La réussite est d'autant plus remarquable que le réalisateur, lui-même originaire de Tunisie, n'utilise que des acteurs non professionnels qui se coulent avec un naturel confondant dans cette fiction très réaliste, comportant sa part de comédie et de drame. Avec des grandes figures dans les premiers rôles: Habib Boufares, le personnage principal, Monsieur Beiji, comme lui travailleur dans le bâtiment d'origine tunisienne, père d'une famille nombreuse, obsédé par le souci de laisser quelque chose à ses enfants. Autre découverte: Hafsia Herzi qui joue la jeune et belle Rym, la fille de sa maîtresse, prix de la meilleure jeune actrice au festival de Venise où le film a aussi obtenu le Prix spécial du jury et - excusez du peu - celui de la critique internationale.

L'histoire a pour cadre le port de Sète, là où vit seul M. Beiji, homme d'âge mûr, divorcé, taciturne et obstiné. Arrivé à la soixantaine, il se traîne sur le chantier naval dans un emploi devenu trop dur pour son âge. Il devrait prendre une retraite bien méritée mais il n'a pas assez cotisé, ayant beaucoup travaillé au noir dans sa jeunesse. En plus, il a des problèmes de santé du côté du coeur. Heureusement, M. Beiji est le père d'une nombreuse progéniture, mariée ou non. Et si ses grands garçons sont turbulents - l'un d'entre eux, joli coeur, lui causera involontairement bien des déboires - les filles veillent sur lui.

Leur mère est une maîtresse-femme, une matrone au grand coeur, reine du couscous, qui réunit toute sa tribu chaque dimanche autour de la table familiale et ce sont des moments débordants de chaleur et de vie.

M. Beiji, lui, n'en est pas, il a choisi de vivre seul près de sa maîtresse qui tient un bistrot-restaurant sur le port, au-dessus duquel il loue une chambrette. Ses garçons voudraient qu'il retourne au bled, pour se débarrasser de lui. Mais il refuse d'abandonner la partie et de rentrer pour ainsi dire bredouille au pays.

Il préfère s'inventer un futur, en l'occurrence ouvrir un restaurant de couscous de poisson (d'où le titre du film "La graine et le mulet"). Pour cela, il sait qu'il peut faire appel à son ex femme.

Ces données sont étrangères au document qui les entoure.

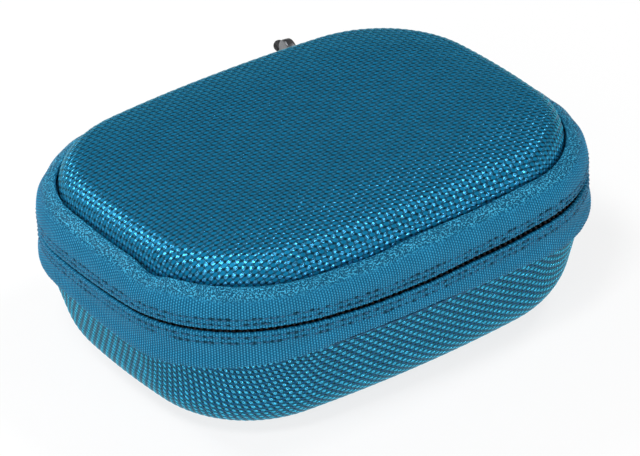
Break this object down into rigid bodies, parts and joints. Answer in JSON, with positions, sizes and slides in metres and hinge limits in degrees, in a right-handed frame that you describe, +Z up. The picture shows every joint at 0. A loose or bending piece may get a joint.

Quant au lieu: un vieux rafiot destiné à la casse fera l'affaire pour peu qu'il soit retapé. Reste le plus difficile: faire la tournée des administrations afin d'obtenir les aides à la création d'entreprise. Dans sa lutte sourde contre le racisme latent, il peut compter sur l'aide de Rym qui n'a pas froid aux yeux. Et, pour la phase réalisation du projet, sur la contribution de toute sa tribu familiale et amicale.

Arrive le grand jour de l'inauguration du restaurant à laquelle M. Beiji a convié toute la bonne société sétoise. Pour autant la partie n'est pas gagnée et le happy end ne sera pas au rendez-vous. Car malgré la ténacité de chacun et les trésors d'ingéniosité déployés par Rym, un petit grain de sable va enrayer irrémédiablement cette belle mécanique de la renaissance.